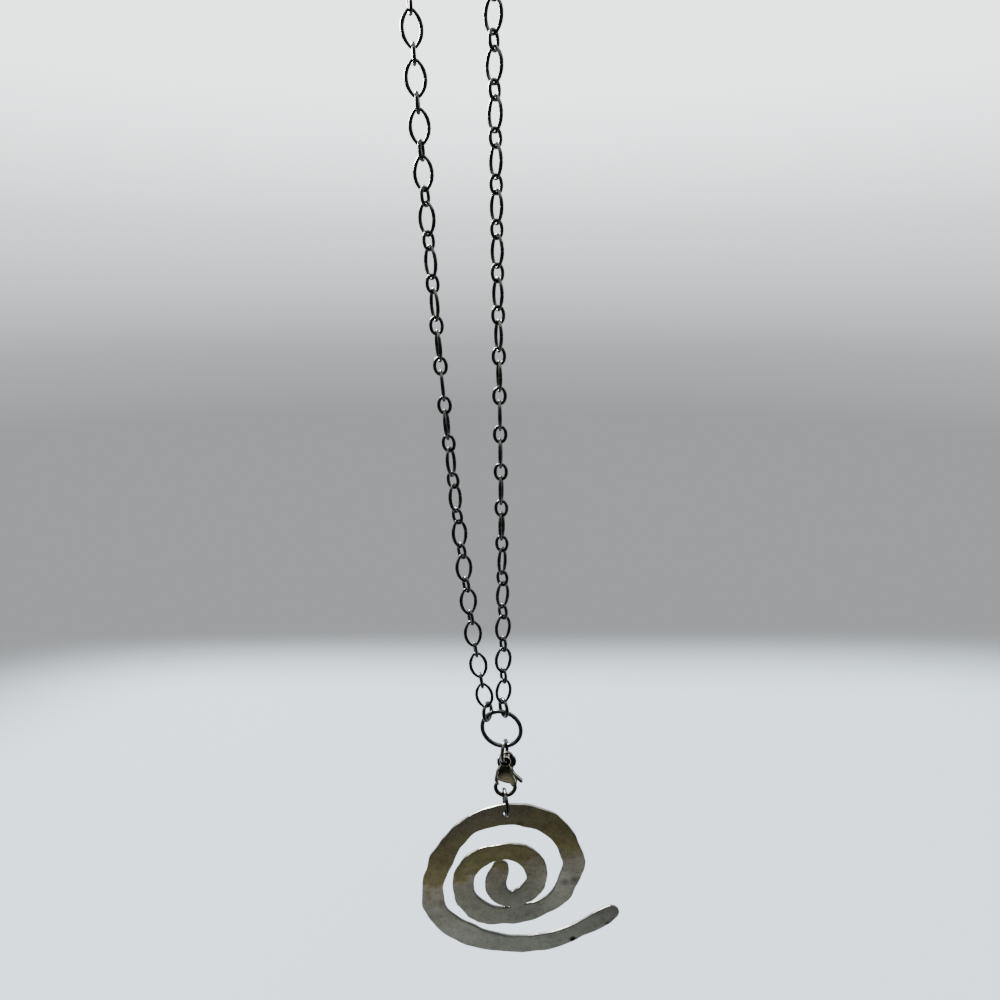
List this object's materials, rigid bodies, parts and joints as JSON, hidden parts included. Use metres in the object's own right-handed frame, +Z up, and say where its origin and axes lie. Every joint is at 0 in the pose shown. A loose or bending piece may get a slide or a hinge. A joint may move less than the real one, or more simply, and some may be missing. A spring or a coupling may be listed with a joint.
{
  "type": "spiral pendant",
  "caption": "Flat hammered metal spiral hung by a jump ring and a lobster clasp from a round ring on a long chain loop.",
  "frame": {"origin": "the underside of the top of the chain loop, where the necklace hangs", "axes": "+Z up, +X to the right as seen from the front, -Y towards the viewer of the spiral's face"},
  "size_m": [0.0528, 0.007, 0.3779],
  "materials": {
    "chain": "blackened steel wire, polished by wear",
    "rings": "blackened steel wire, polished by wear",
    "clasp": "antiqued cast metal, dark in the hollows",
    "lever": "antiqued stamped metal",
    "tag": "blackened stamped metal",
    "spiral": "satin, hammered flat, slightly tarnished"
  },
  "bodies": {
    "necklace": {"chain_left": "chain", "chain_right": "chain", "centre_ring": "rings"},
    "hanger": {"clasp_ring": "rings", "back_tag": "tag"},
    "clasp": {"clasp_body": "clasp"},
    "lever": {"clasp_lever": "lever"},
    "pendant_link": {"pendant_ring": "rings"},
    "pendant": {"spiral": "spiral"}
  },
  "joints": [
    {"name": "drop_swing", "type": "hinge", "parent": "necklace", "child": "hanger", "pos_m": [0.0005, -0.00011, -0.31017], "axis": [0.9781, -0.2079, 0], "range_deg": [-60, 60]},
    {"name": "clasp_sway", "type": "hinge", "parent": "hanger", "child": "clasp", "pos_m": [0.0005, 0, -0.31416], "axis": [0, 1, 0], "range_deg": [-40, 40]},
    {"name": "lever_open", "type": "hinge", "parent": "clasp", "child": "lever", "pos_m": [0.00116, 0, -0.31831], "axis": [0, -1, 0], "range_deg": [0, 25], "stiffness_Nm_per_rad": 0.01},
    {"name": "pendant_swing", "type": "hinge", "parent": "clasp", "child": "pendant_link", "pos_m": [0.00002, 0, -0.32472], "axis": [1, 0, 0], "range_deg": [-60, 60]},
    {"name": "spiral_sway", "type": "hinge", "parent": "pendant_link", "child": "pendant", "pos_m": [0.00002, 0, -0.32996], "axis": [0, 1, 0], "range_deg": [-40, 40]}
  ]
}
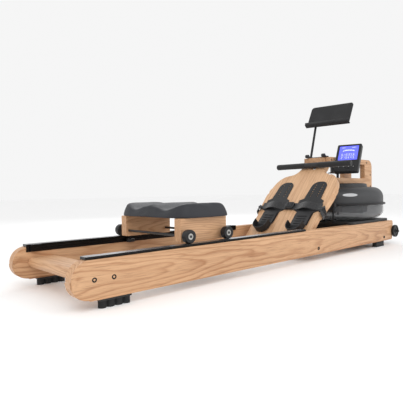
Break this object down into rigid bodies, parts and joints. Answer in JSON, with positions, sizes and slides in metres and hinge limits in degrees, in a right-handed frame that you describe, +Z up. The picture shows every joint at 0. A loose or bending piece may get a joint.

=======

◆ EXERCISE REQUIREMENTS
Give back each line above precisely as it stands.

◆ COMPLETED EXERCISE
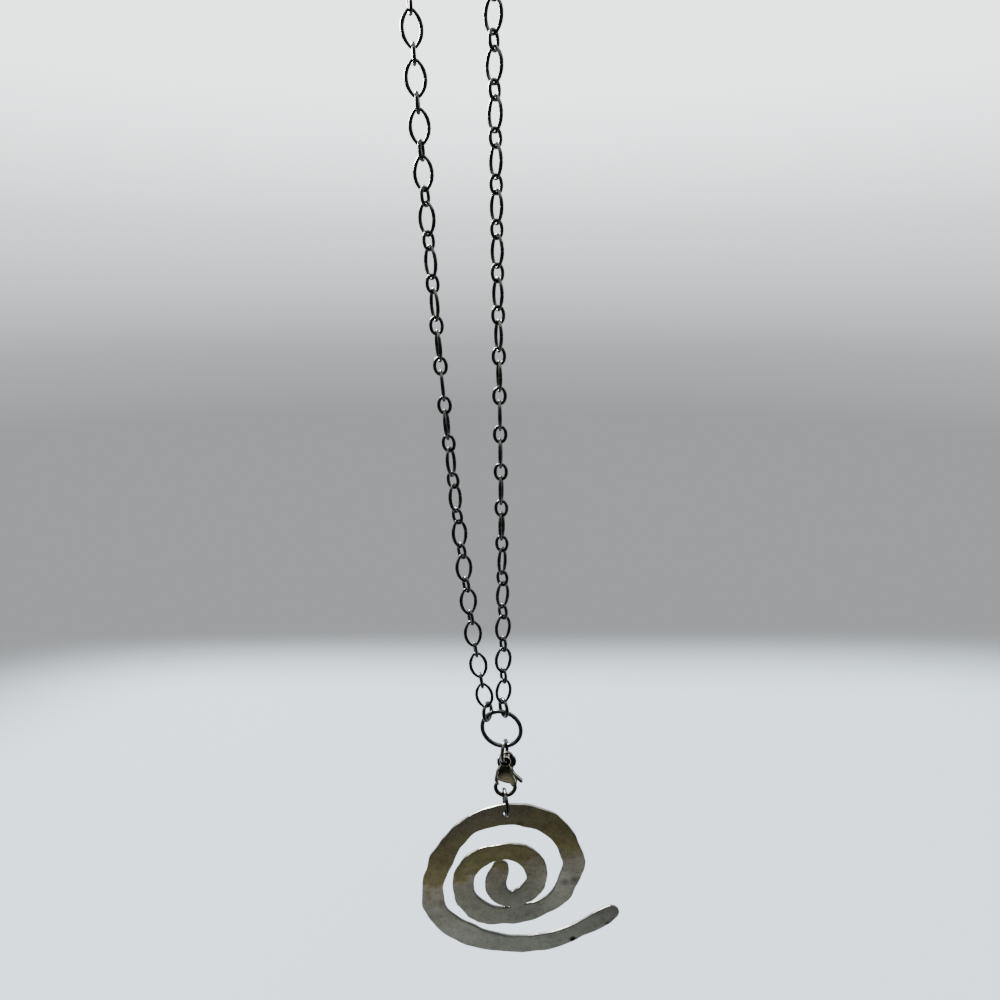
List this object's materials, rigid bodies, parts and joints as JSON, hidden parts included. Use metres in the object's own right-handed frame, +Z up, and say where its origin and axes lie. Every joint is at 0 in the pose shown. A loose or bending piece may get a slide or a hinge. A joint may move less than the real one, or more simply, and some may be missing. A spring or a coupling may be listed with a joint.
{
  "type": "spiral pendant",
  "caption": "Flat hammered metal spiral hung by a jump ring and a lobster clasp from a round ring on a long chain loop.",
  "frame": {"origin": "the underside of the top of the chain loop, where the necklace hangs", "axes": "+Z up, +X to the right as seen from the front, -Y towards the viewer of the spiral's face"},
  "size_m": [0.0528, 0.007, 0.3779],
  "materials": {
    "chain": "blackened steel wire, polished by wear",
    "rings": "blackened steel wire, polished by wear",
    "clasp": "antiqued cast metal, dark in the hollows",
    "lever": "antiqued stamped metal",
    "tag": "blackened stamped metal",
    "spiral": "satin, hammered flat, slightly tarnished"
  },
  "bodies": {
    "necklace": {"chain_left": "chain", "chain_right": "chain", "centre_ring": "rings"},
    "hanger": {"clasp_ring": "rings", "back_tag": "tag"},
    "clasp": {"clasp_body": "clasp"},
    "lever": {"clasp_lever": "lever"},
    "pendant_link": {"pendant_ring": "rings"},
    "pendant": {"spiral": "spiral"}
  },
  "joints": [
    {"name": "drop_swing", "type": "hinge", "parent": "necklace", "child": "hanger", "pos_m": [0.0005, -0.00011, -0.31017], "axis": [0.9781, -0.2079, 0], "range_deg": [-60, 60]},
    {"name": "clasp_sway", "type": "hinge", "parent": "hanger", "child": "clasp", "pos_m": [0.0005, 0, -0.31416], "axis": [0, 1, 0], "range_deg": [-40, 40]},
    {"name": "lever_open", "type": "hinge", "parent": "clasp", "child": "lever", "pos_m": [0.00116, 0, -0.31831], "axis": [0, -1, 0], "range_deg": [0, 25], "stiffness_Nm_per_rad": 0.01},
    {"name": "pendant_swing", "type": "hinge", "parent": "clasp", "child": "pendant_link", "pos_m": [0.00002, 0, -0.32472], "axis": [1, 0, 0], "range_deg": [-60, 60]},
    {"name": "spiral_sway", "type": "hinge", "parent": "pendant_link", "child": "pendant", "pos_m": [0.00002, 0, -0.32996], "axis": [0, 1, 0], "range_deg": [-40, 40]}
  ]
}
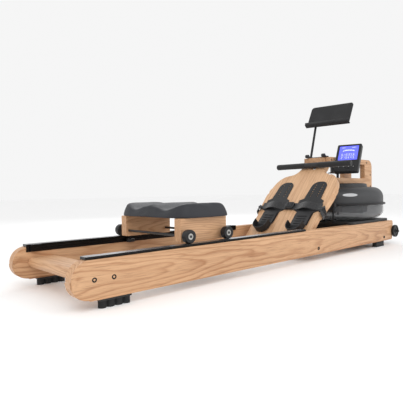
Break this object down into rigid bodies, parts and joints. Answer in JSON, with positions, sizes and slides in metres and hinge limits in degrees, in a right-handed frame that you describe, +Z up. The picture shows every joint at 0. A loose or bending piece may get a joint.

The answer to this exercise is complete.